- What the task asks
Set down exactly the lines in the records below that run from the line with "# cross slots" to the line with "for node in", inclusive, and nothing more.

- Excerpted data

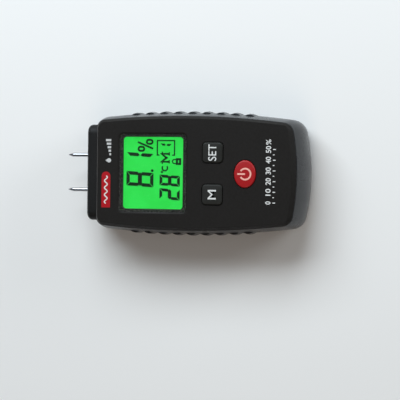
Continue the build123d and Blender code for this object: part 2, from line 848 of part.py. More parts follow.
plates = {
    "battery_plate_positive": (cell_xs[:1], nose_plate_y, True),
    "battery_link_nose": (cell_xs[1:], nose_plate_y, False),
    "battery_link_tail": (cell_xs[:2], tail_plate_y, False),
    "battery_plate_negative": (cell_xs[-1:], tail_plate_y, True),
}
for plate_name, (plate_xs, plate_y, has_tab) in plates.items():
    plate_width = plate_xs[-1] - plate_xs[0] + plate_size
    plate_x = (plate_xs[-1] + plate_xs[0]) / 2
    with BuildPart() as plate:
        with BuildSketch(Plane.XZ.offset(-plate_y)):
            with Locations((plate_x, cell_z)):
                RectangleRounded(plate_width, plate_size, 1.0)
            if has_tab:
                with Locations((plate_x, (cell_z + board_bottom - contact_gap) / 2)):
                    Rectangle(tab_width, board_bottom - contact_gap - cell_z)
        extrude(amount=plate_thickness)
    save(plate.part, plate_name)

# ---------------------------------------------------------------- battery door, screws and label
door_body = outer_block & block_between(-door_half_x, door_half_x, -far, door_nose_y, -1.0, door_thickness)
door_tongues = block_between(
    -door_half_x - door_tongue,
    door_half_x + door_tongue,
    compartment_tail_y,
    door_nose_y,
    door_thickness - door_tongue_thickness,
    door_thickness,
)
with BuildPart() as battery_door:
    add(door_body)
    add(door_tongues)
    # thumb grooves
    with BuildSketch(Plane.XY):
        with Locations((0, door_nose_y - door_grip_inset)):
            with GridLocations(1, door_grip_pitch, 1, door_grip_count):
                SlotOverall(door_grip_width, door_grip_pitch / 2)
    extrude(amount=door_grip_depth, mode=Mode.SUBTRACT)
save(battery_door.part, "battery_door")

with BuildPart() as case_screws:
    with BuildSketch(Plane.XY.offset(screw_sink)):
        with Locations(*post_places):
            Circle(screw_head_radius)
    extrude(amount=screw_head - contact_gap)
    with BuildSketch(Plane.XY.offset(screw_sink)):
        with Locations(*post_places):
            Circle(screw_radius)
    extrude(amount=screw_head + screw_length)
    # cross slots
    with BuildSketch(Plane.XY.offset(screw_sink)):
        with Locations(*post_places):
            Rectangle(2 * screw_radius, screw_slot)
            Rectangle(screw_slot, 2 * screw_radius)
    extrude(amount=screw_head / 2, mode=Mode.SUBTRACT)
save(case_screws.part, "case_screws")

with BuildPart() as rating_label:
    with BuildSketch(Plane.XY.offset(label_sink)):
        with Locations((0, label_y)):
            RectangleRounded(2 * label_half_x, 2 * label_half_y, 1.0)
    extrude(amount=label_thickness)
save(rating_label.part, "rating_label")

print(len(exported), "parts:", ", ".join(exported))
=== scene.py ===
"""The moisture meter's looks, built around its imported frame: the case, display, keys, probes and back.

Lengths are written in millimetres and turned into metres by MM. +Y runs towards the probe tips, +Z out
of the display face, and +X to the right when the display is read with the probes pointing away.
"""
from functools import partial
from math import cos, pi, radians, sin, tan

import bpy
from mathutils import Matrix, Vector
from mathutils.geometry import tessellate_polygon


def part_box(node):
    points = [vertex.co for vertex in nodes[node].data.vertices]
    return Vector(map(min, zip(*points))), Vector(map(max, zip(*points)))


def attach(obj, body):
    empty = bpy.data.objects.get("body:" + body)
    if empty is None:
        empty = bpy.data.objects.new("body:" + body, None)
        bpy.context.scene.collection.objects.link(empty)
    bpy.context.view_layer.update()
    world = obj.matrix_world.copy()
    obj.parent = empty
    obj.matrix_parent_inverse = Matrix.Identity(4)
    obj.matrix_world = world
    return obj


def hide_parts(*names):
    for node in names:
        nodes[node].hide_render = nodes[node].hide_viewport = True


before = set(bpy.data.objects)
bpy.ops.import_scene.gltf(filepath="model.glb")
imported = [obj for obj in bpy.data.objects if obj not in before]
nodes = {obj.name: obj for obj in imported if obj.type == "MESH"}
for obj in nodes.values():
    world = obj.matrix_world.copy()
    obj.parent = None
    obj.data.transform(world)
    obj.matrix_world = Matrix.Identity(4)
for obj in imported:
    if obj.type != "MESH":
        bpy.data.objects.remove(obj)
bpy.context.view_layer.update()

MM = 0.001


def low(node):
    """A CAD piece's lowest corner, in millimetres."""
    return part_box(node)[0] / MM


def high(node):
    """A CAD piece's highest corner, in millimetres."""
    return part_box(node)[1] / MM


def middle(node):
    """The middle of a CAD piece's box, in millimetres."""
    return (low(node) + high(node)) / 2


face_z = high("front_cover").z
display = middle("display_window")
case_length = 110.0
cad_rib_height = 0.75  # how far the CAD's ribs stand out of the side walls
side_drop = 4.8  # how much narrower a side is at the tail than where it is widest
widest_from_nose = 45.9
side_run = case_length - widest_from_nose
side_radius = (side_run**2 + side_drop**2) / (2 * side_drop)


# ---- node trees

def fill(socket, value):
    """Feeds an input from another socket, or gives it a plain value."""
    if isinstance(value, bpy.types.NodeSocket):
        socket.id_data.links.new(value, socket)
    else:
        socket.default_value = value


def add(tree, kind, links=None, **settings):
    """Adds one node. A link is a value for an input, or the socket that feeds it."""
    node = tree.nodes.new(kind)
    for key, value in settings.items():
        setattr(node, key, value)
    for key, value in (links or {}).items():
        fill(node.inputs[key], value)
    return node


def titled(values):
    """The same values by their sockets' names: grain_depth becomes Grain Depth."""
    return {key.replace("_", " ").title(): value for key, value in values.items()}


def feed(inputs, **sockets):
    """Links sockets to inputs: base_color feeds Base Color."""
    for key, socket in titled(sockets).items():
        socket.id_data.links.new(socket, inputs[key])


def tree_of(values):
    """The tree that the sockets among some values are in."""
    return next(value.id_data for value in values if isinstance(value, bpy.types.NodeSocket))


def math(operation, *values):
    """One Math node: its values are numbers or sockets. Returns its result."""
    return add(tree_of(values), "ShaderNodeMath", dict(enumerate(values)), operation=operation).outputs[0]


times, plus, minus = [partial(math, operation) for operation in ("MULTIPLY", "ADD", "SUBTRACT")]


def ramp(value, low_in, high_in, low_out=0.0, high_out=1.0):
    """Carries a value from one range to another, held at its ends."""
    links = {"Value": value, "From Min": low_in, "From Max": high_in, "To Min": low_out, "To Max": high_out}
    return add(value.id_data, "ShaderNodeMapRange", links).outputs[0]


def blend_colors(mask, below, above):
    """Mixes two colours by a mask. A colour is a socket or three numbers."""
    node = add(mask.id_data, "ShaderNodeMix", data_type="RGBA")
    below, above = [(*color, 1.0) if isinstance(color, tuple) else color for color in (below, above)]
    for index, value in ((0, mask), (6, below), (7, above)):
        fill(node.inputs[index], value)
    return node.outputs[2]


def own_place(tree):
    """Where a point is in its piece's own space."""
    return add(tree, "ShaderNodeTexCoord").outputs["Object"]


def noise(place, scale, detail, **more):
    """Smooth noise around a half."""
    links = {"Vector": place, "Scale": scale, "Detail": detail, **titled(more)}
    return add(place.id_data, "ShaderNodeTexNoise", links).outputs[0]


def xyz(**parts):
    """A vector from the parts given. The rest are 0."""
    return add(tree_of(parts.values()), "ShaderNodeCombineXYZ", parts).outputs[0]


def new_group(name, kind, inputs, outputs):
    """A node group with named inputs and outputs: (name, socket type, value)."""
    tree = bpy.data.node_groups.new(name, kind)
    for label, socket, value in inputs:
        item = tree.interface.new_socket(label, in_out="INPUT", socket_type=socket)
        if value is not None:
            item.default_value = value
    for label, socket in outputs:
        tree.interface.new_socket(label, in_out="OUTPUT", socket_type=socket)
    return tree, tree.nodes.new("NodeGroupInput").outputs, tree.nodes.new("NodeGroupOutput").inputs


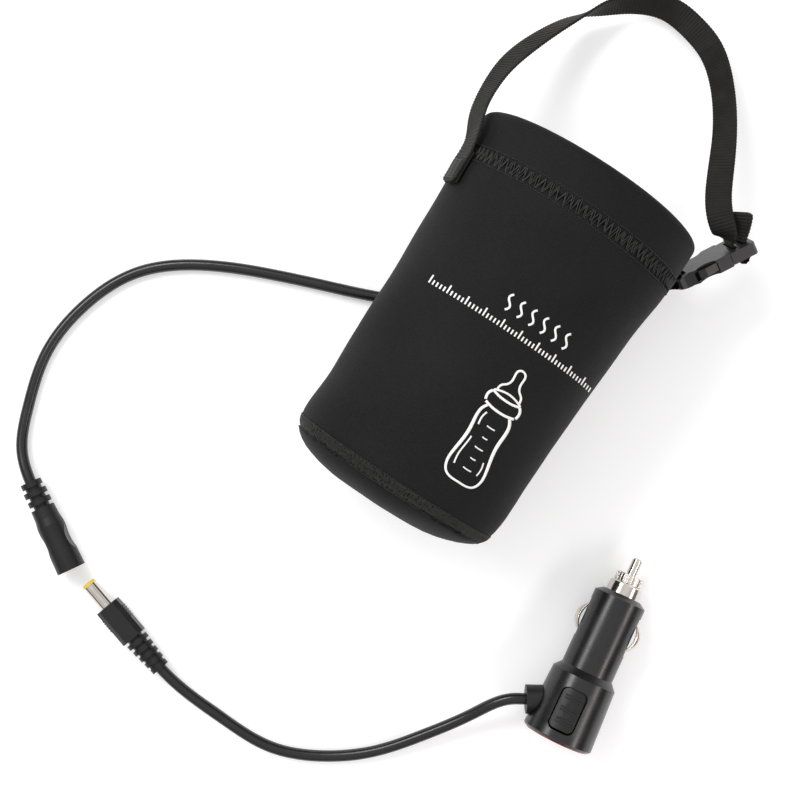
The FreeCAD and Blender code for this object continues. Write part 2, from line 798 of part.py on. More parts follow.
plug_rings = turned(
    [("0", "0")]
    + ring_corners("0", "plug_ring_pitch", "plug_ring_width", 5, "plug_core_radius",
                   [f"plug_ring_rear_radius + ( plug_ring_front_radius - plug_ring_rear_radius ) * {i / 4}"
                    for i in range(5)])
    + [
        ("plug_rings_end + 0.5", "plug_core_radius"),
        ("plug_rings_end + 0.5", "0"),
    ]
)
plug_section = [
    ("plug_half_width", "plug_flat_half_width"),
    ("plug_flat_half_width + 0.5", "plug_half_width - 0.4"),
    ("0 - plug_flat_half_width - 0.5", "plug_half_width - 0.4"),
    ("0 - plug_half_width", "plug_flat_half_width"),
    ("0 - plug_half_width", "0 - plug_flat_half_width"),
    ("0 - plug_flat_half_width - 0.5", "0.4 - plug_half_width"),
    ("plug_flat_half_width + 0.5", "0.4 - plug_half_width"),
    ("plug_half_width", "0 - plug_flat_half_width"),
]
plug_block = plate(plug_section, "plug_length - plug_rings_end")
plug_block.Placement = FreeCAD.Placement(V(value("( plug_length + plug_rings_end ) / 2"), 0, 0), FreeCAD.Rotation(
    V(0, 1, 0), V(0, 0, 1), V(1, 0, 0), "ZXY"))


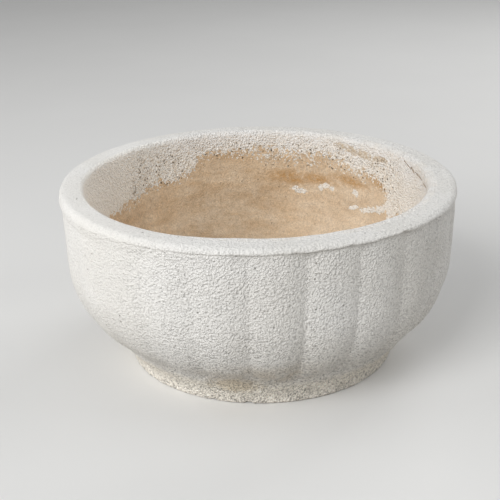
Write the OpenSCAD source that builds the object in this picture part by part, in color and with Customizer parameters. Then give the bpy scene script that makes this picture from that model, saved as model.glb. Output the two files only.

- Written answer
    # cross slots
    with BuildSketch(Plane.XY.offset(screw_sink)):
        with Locations(*post_places):
            Rectangle(2 * screw_radius, screw_slot)
            Rectangle(screw_slot, 2 * screw_radius)
    extrude(amount=screw_head / 2, mode=Mode.SUBTRACT)
save(case_screws.part, "case_screws")

with BuildPart() as rating_label:
    with BuildSketch(Plane.XY.offset(label_sink)):
        with Locations((0, label_y)):
            RectangleRounded(2 * label_half_x, 2 * label_half_y, 1.0)
    extrude(amount=label_thickness)
save(rating_label.part, "rating_label")

print(len(exported), "parts:", ", ".join(exported))
=== scene.py ===
"""The moisture meter's looks, built around its imported frame: the case, display, keys, probes and back.

Lengths are written in millimetres and turned into metres by MM. +Y runs towards the probe tips, +Z out
of the display face, and +X to the right when the display is read with the probes pointing away.
"""
from functools import partial
from math import cos, pi, radians, sin, tan

import bpy
from mathutils import Matrix, Vector
from mathutils.geometry import tessellate_polygon


def part_box(node):
    points = [vertex.co for vertex in nodes[node].data.vertices]
    return Vector(map(min, zip(*points))), Vector(map(max, zip(*points)))


def attach(obj, body):
    empty = bpy.data.objects.get("body:" + body)
    if empty is None:
        empty = bpy.data.objects.new("body:" + body, None)
        bpy.context.scene.collection.objects.link(empty)
    bpy.context.view_layer.update()
    world = obj.matrix_world.copy()
    obj.parent = empty
    obj.matrix_parent_inverse = Matrix.Identity(4)
    obj.matrix_world = world
    return obj


def hide_parts(*names):
    for node in names:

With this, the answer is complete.